Think about how your boss measures your performance, and that should give you ideas on how to expand and color your resume with results measures.

Now, take it to the next level. Stretch your mind into this:

If you were the hiring manager for the position you are applying for, what kind of information is important to you?

A Sales Manager wants to know:

  • What are your closure rates?
  • How well did you perform against quota?
  • What was the size of your territory?
  • How well did you develop that territory?

An Engineering Manager wants to know more than the technologies you’re familiar with.
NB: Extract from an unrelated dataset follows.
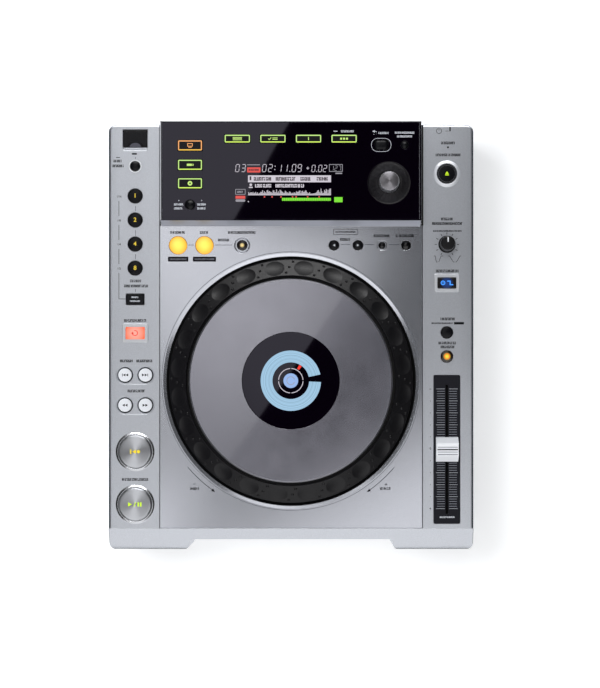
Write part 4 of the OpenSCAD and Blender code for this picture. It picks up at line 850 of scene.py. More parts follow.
def column_left():
    """Labels, lines and small parts of the left column, painted highlights at the USB lid, its
    lamp and the USB stop ring, and the beat keys' figures.
    """
    page = Print(COLUMN)
    page.words([(-148.3, -141.0, 147.1), (-149.2, -139.5, 143.0), (-134.5, -124.9, 46.9),
                (-139.5, -119.5, 42.7), (-139.5, -119.9, 13.9), (-142.9, -131.6, -19.9),
                (-129.2, -115.3, -19.9), (-136.5, -122.0, -45.0), (-141.2, -118.7, -118.9)])
    page.bar(-146.2, -142.9, 149.75, 150.3)
    for text, y in (("1/16", 117.4), ("1/8", 97.4), ("1/4", 77.4), ("1/2", 57.2)):
        page.figure(text, (-143.7, y), 1.7)
    for y0, y1 in ((101.2, 113.7), (81.1, 93.7), (61.1, 73.6)):
        page.bar(-144.0, -143.6, y0, y1)
    page.path([(-143.8, 53.6), (-143.8, 31.9), (-138.2, 31.9)], 0.4)
    page.made("left_column_labels", LABEL_INK, "silver_case")
    ticks = Print(COLUMN)
    for y0, y1 in ((105.4, 109.6), (84.5, 89.5), (65.3, 69.4), (37.7, 40.2), (149.0, 150.6)):
        ticks.bar(-130.1, -129.75, y0, y1)
    ticks.made("left_column_ticks", FAINT_INK, "silver_case")
    front = (spot("usb_lid")[0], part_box("usb_lid")[0].y / MM)
    # Painted highlight: a pale bar along the panel edge in front of the USB lid.
    lip = Print(COLUMN, 0.12, front).bar(-9.6, 9.6, -1.5, -0.6)
    lip.made("usb_lid_painted_highlight", PALE_INK_AND_HIGHLIGHT, "silver_case")
    # Painted highlight: a lighter grey half-oval on the lid's finger notch, where the notch
    # catches light.
    half_oval = [math.pi * i / 16 for i in range(17)]
    thumb = Print(height_on("usb_lid", front[0], front[1] + 2), 0.05, front)
    thumb.fill([(4.7 * math.cos(t), 0.1 + 3.7 * math.sin(t)) for t in half_oval])
    thumb.made("usb_lid_thumb_painted_highlight", finish("thumb_painted_highlight", (74, 74, 84), roughness=0.4,
                                            mottle=(60, 0.1)), "black_window", "usb_lid")
    lens = Print(COLUMN, 0.25).fill(plaque((-130.9, 153.05), (4.3, 1.3), 0.5))
    lens.made("usb_lamp_lens", BLACK, "black_key")
    # Painted highlight: a pale line along the lower edge of the USB lamp's slot.
    glint = Print(COLUMN, 0.08).bar(-132.8, -129.0, 151.7, 152.2)
    glint.made("usb_lamp_painted_highlight", PALE_INK_AND_HIGHLIGHT, "silver_case")
    # The ring round the USB stop key is real, but its white colour is a painted highlight on what
    # is a silver ring.
    ring = Print(COLUMN, 0.3).ring(spot("usb_stop_button"), 4.5, 5.4)
    ring.made("usb_stop_ring_painted_highlight", WHITE, "silver_case")
    gap = Print(COLUMN, 0.1).ring(spot("usb_stop_button"), 4.0, 4.5)
    gap.made("usb_stop_gap", BLACK, "silver_case")
    for number in "1248":
        node = "beat_button_" + number
        figure = on_key(node).figure(number, (0, 0), 3.6)
        figure.made(node + "_figure", BEAT_FIGURE, "black_key", node)
    node = "beat_select_button"
    label = on_key(node).words([(-3.0, 3.0, 1.6), (-4.2, 4.2, -1.6)], 1.3)
    label.made("beat_select_label", PALE_INK_AND_HIGHLIGHT, "black_key", node)


def direction_sign():
    """Turning arrow on the lit window of the direction key."""
    node = "direction_button"
    sign = on_key(node).ring((0, 0), 1.75, 2.4, 150, 270, 24)
    sign.ring((0, 0), 1.75, 2.4, -60, 170, 24)
    sign.fill([(-3.4, 0.3), (-0.9, 0.3), (-2.1, -1.6)])
    sign.made("direction_sign", lit("direction_sign_red", (226, 60, 46)), "red_lit_key", node)


def search_signs():
    """Arrow heads on the track search and search keys, with a stop bar on the first two."""
    for node, way, stop in (("track_back_button", -1, True), ("track_forward_button", 1, True),
                            ("search_back_button", -1, False),
                            ("search_forward_button", 1, False)):
        sign = on_key(node, 0.02)
        shift = -0.55 * way if stop else 0
        for step in (-1.15, 1.15):
            sign.triangle((step + shift, 0), 2.1, way)
        if stop:
            sign.bar(way * 2.1 - 0.25, way * 2.1 + 0.25, -1.1, 1.1)
        sign.made(node + "_sign", ICON_INK, "white_key", node)


def transport_signs():
    """Lit signs of the cue key and the play and pause key."""
    cue = on_key("cue_button").bar(-4.1, -3.0, -1.8, 1.8).triangle((-0.7, 0), 3.3, -1)
    cue.disc((2.9, 0), 1.4)
    cue.made("cue_sign_lit", CUE_SIGN, "metal_key", "cue_button")
    play = on_key("play_button").triangle((-4.1, 0), 3.3, 1)
    play.fill([(-1.3, -1.9), (-0.5, -1.9), (1.0, 1.9), (0.2, 1.9)])
    play.bar(2.1, 3.4, -1.8, 1.8).bar(4.2, 5.5, -1.8, 1.8)
    play.made("play_sign_lit", PLAY_SIGN, "metal_key", "play_button")


# ------------------------------------------------------------ right column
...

He wants to know:

  • How large were your projects?
  • How successful were your projects?
  • Did you deliver the products on time and under budget?

If you owned a retail store and were hiring for your busy season, you would want to know:

  • Attendance record
  • Successes history with cranky customers
  • Anything else?

The Strongest Resumes

The strongest resumes out there are crossing the line from a banal list of job duties and are offering the reader what they really want to know. Try it, but don’t go overboard. Respect the reader, and keep it brief, but targeted to the specific hiring manager.

Look back into your old performance reviews to refresh your memory on all the projects you worked on and the results you achieved. Work that stuff into your resume if it supports your objective. Trim out or minimize the stuff that does not directly support your objective.

Once you learn to think from the reader’s perspective, you will step across from the blah 97% to the top 3%.

And you’ll get the call from someone like me.